**WHAT IS REQUIRED:** Extract all data as written.

━━━━━ SOURCE MATERIAL ━━━━━

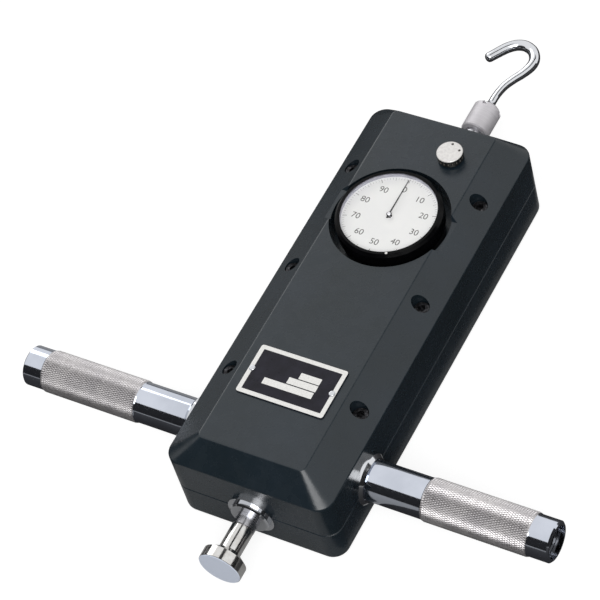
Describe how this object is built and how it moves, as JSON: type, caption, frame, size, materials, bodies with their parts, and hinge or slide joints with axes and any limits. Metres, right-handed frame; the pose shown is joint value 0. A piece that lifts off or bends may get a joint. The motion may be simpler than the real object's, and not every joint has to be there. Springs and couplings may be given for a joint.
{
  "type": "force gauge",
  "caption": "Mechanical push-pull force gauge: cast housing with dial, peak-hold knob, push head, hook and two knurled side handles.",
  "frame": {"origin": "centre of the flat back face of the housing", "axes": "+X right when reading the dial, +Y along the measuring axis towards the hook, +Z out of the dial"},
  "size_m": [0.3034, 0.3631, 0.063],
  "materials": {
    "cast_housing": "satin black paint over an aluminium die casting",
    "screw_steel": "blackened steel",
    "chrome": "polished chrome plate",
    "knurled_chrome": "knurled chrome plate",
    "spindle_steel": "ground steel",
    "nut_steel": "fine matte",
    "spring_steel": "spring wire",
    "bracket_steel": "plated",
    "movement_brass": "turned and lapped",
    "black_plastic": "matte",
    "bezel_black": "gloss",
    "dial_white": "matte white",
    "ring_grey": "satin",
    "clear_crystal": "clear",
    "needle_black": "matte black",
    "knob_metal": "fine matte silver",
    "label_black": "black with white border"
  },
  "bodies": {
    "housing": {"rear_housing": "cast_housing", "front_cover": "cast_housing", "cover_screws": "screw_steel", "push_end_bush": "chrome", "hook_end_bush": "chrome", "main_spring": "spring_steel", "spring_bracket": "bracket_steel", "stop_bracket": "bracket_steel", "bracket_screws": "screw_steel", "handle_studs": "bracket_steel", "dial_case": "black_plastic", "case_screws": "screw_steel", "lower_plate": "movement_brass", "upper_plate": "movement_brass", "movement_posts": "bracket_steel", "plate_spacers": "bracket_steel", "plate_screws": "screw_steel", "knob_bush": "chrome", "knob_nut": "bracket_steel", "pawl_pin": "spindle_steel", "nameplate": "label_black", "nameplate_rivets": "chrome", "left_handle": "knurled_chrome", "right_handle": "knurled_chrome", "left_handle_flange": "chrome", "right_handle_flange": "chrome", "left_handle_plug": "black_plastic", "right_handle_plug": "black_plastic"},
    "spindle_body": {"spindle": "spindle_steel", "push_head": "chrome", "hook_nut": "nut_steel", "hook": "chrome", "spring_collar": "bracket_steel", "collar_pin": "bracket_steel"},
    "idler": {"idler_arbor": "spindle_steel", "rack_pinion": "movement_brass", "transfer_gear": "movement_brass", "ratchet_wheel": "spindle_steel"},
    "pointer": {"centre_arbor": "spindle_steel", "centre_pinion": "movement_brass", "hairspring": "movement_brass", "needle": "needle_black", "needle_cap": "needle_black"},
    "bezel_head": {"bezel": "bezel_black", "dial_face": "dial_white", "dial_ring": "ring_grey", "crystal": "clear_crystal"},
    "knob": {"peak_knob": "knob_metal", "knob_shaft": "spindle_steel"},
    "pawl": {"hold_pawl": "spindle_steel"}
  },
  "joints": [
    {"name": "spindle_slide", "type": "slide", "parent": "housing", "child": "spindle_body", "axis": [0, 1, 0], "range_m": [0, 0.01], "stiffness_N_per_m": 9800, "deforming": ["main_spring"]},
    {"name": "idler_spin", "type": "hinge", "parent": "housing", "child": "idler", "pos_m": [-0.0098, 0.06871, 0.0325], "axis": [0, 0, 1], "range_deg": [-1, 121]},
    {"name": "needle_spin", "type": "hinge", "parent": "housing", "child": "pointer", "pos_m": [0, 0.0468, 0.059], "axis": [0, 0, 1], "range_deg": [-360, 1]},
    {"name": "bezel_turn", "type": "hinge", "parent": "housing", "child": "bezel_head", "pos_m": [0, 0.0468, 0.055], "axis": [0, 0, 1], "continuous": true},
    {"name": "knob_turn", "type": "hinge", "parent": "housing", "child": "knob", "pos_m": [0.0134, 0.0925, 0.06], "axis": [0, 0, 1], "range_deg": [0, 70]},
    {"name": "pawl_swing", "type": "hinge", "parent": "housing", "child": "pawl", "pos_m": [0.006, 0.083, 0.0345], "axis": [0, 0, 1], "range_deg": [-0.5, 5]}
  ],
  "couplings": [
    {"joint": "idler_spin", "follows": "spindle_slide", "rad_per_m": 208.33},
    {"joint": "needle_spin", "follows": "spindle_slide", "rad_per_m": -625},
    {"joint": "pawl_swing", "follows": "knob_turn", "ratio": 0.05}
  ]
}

━━━━━

**SOLUTION:**
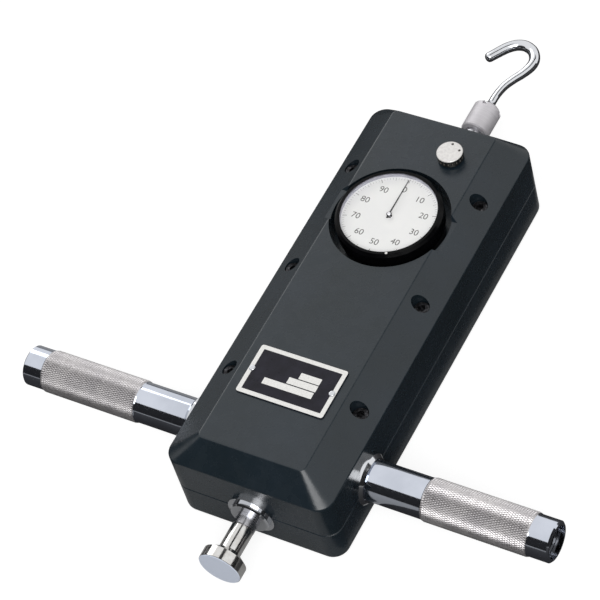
Describe how this object is built and how it moves, as JSON: type, caption, frame, size, materials, bodies with their parts, and hinge or slide joints with axes and any limits. Metres, right-handed frame; the pose shown is joint value 0. A piece that lifts off or bends may get a joint. The motion may be simpler than the real object's, and not every joint has to be there. Springs and couplings may be given for a joint.
{
  "type": "force gauge",
  "caption": "Mechanical push-pull force gauge: cast housing with dial, peak-hold knob, push head, hook and two knurled side handles.",
  "frame": {"origin": "centre of the flat back face of the housing", "axes": "+X right when reading the dial, +Y along the measuring axis towards the hook, +Z out of the dial"},
  "size_m": [0.3034, 0.3631, 0.063],
  "materials": {
    "cast_housing": "satin black paint over an aluminium die casting",
    "screw_steel": "blackened steel",
    "chrome": "polished chrome plate",
    "knurled_chrome": "knurled chrome plate",
    "spindle_steel": "ground steel",
    "nut_steel": "fine matte",
    "spring_steel": "spring wire",
    "bracket_steel": "plated",
    "movement_brass": "turned and lapped",
    "black_plastic": "matte",
    "bezel_black": "gloss",
    "dial_white": "matte white",
    "ring_grey": "satin",
    "clear_crystal": "clear",
    "needle_black": "matte black",
    "knob_metal": "fine matte silver",
    "label_black": "black with white border"
  },
  "bodies": {
    "housing": {"rear_housing": "cast_housing", "front_cover": "cast_housing", "cover_screws": "screw_steel", "push_end_bush": "chrome", "hook_end_bush": "chrome", "main_spring": "spring_steel", "spring_bracket": "bracket_steel", "stop_bracket": "bracket_steel", "bracket_screws": "screw_steel", "handle_studs": "bracket_steel", "dial_case": "black_plastic", "case_screws": "screw_steel", "lower_plate": "movement_brass", "upper_plate": "movement_brass", "movement_posts": "bracket_steel", "plate_spacers": "bracket_steel", "plate_screws": "screw_steel", "knob_bush": "chrome", "knob_nut": "bracket_steel", "pawl_pin": "spindle_steel", "nameplate": "label_black", "nameplate_rivets": "chrome", "left_handle": "knurled_chrome", "right_handle": "knurled_chrome", "left_handle_flange": "chrome", "right_handle_flange": "chrome", "left_handle_plug": "black_plastic", "right_handle_plug": "black_plastic"},
    "spindle_body": {"spindle": "spindle_steel", "push_head": "chrome", "hook_nut": "nut_steel", "hook": "chrome", "spring_collar": "bracket_steel", "collar_pin": "bracket_steel"},
    "idler": {"idler_arbor": "spindle_steel", "rack_pinion": "movement_brass", "transfer_gear": "movement_brass", "ratchet_wheel": "spindle_steel"},
    "pointer": {"centre_arbor": "spindle_steel", "centre_pinion": "movement_brass", "hairspring": "movement_brass", "needle": "needle_black", "needle_cap": "needle_black"},
    "bezel_head": {"bezel": "bezel_black", "dial_face": "dial_white", "dial_ring": "ring_grey", "crystal": "clear_crystal"},
    "knob": {"peak_knob": "knob_metal", "knob_shaft": "spindle_steel"},
    "pawl": {"hold_pawl": "spindle_steel"}
  },
  "joints": [
    {"name": "spindle_slide", "type": "slide", "parent": "housing", "child": "spindle_body", "axis": [0, 1, 0], "range_m": [0, 0.01], "stiffness_N_per_m": 9800, "deforming": ["main_spring"]},
    {"name": "idler_spin", "type": "hinge", "parent": "housing", "child": "idler", "pos_m": [-0.0098, 0.06871, 0.0325], "axis": [0, 0, 1], "range_deg": [-1, 121]},
    {"name": "needle_spin", "type": "hinge", "parent": "housing", "child": "pointer", "pos_m": [0, 0.0468, 0.059], "axis": [0, 0, 1], "range_deg": [-360, 1]},
    {"name": "bezel_turn", "type": "hinge", "parent": "housing", "child": "bezel_head", "pos_m": [0, 0.0468, 0.055], "axis": [0, 0, 1], "continuous": true},
    {"name": "knob_turn", "type": "hinge", "parent": "housing", "child": "knob", "pos_m": [0.0134, 0.0925, 0.06], "axis": [0, 0, 1], "range_deg": [0, 70]},
    {"name": "pawl_swing", "type": "hinge", "parent": "housing", "child": "pawl", "pos_m": [0.006, 0.083, 0.0345], "axis": [0, 0, 1], "range_deg": [-0.5, 5]}
  ],
  "couplings": [
    {"joint": "idler_spin", "follows": "spindle_slide", "rad_per_m": 208.33},
    {"joint": "needle_spin", "follows": "spindle_slide", "rad_per_m": -625},
    {"joint": "pawl_swing", "follows": "knob_turn", "ratio": 0.05}
  ]
}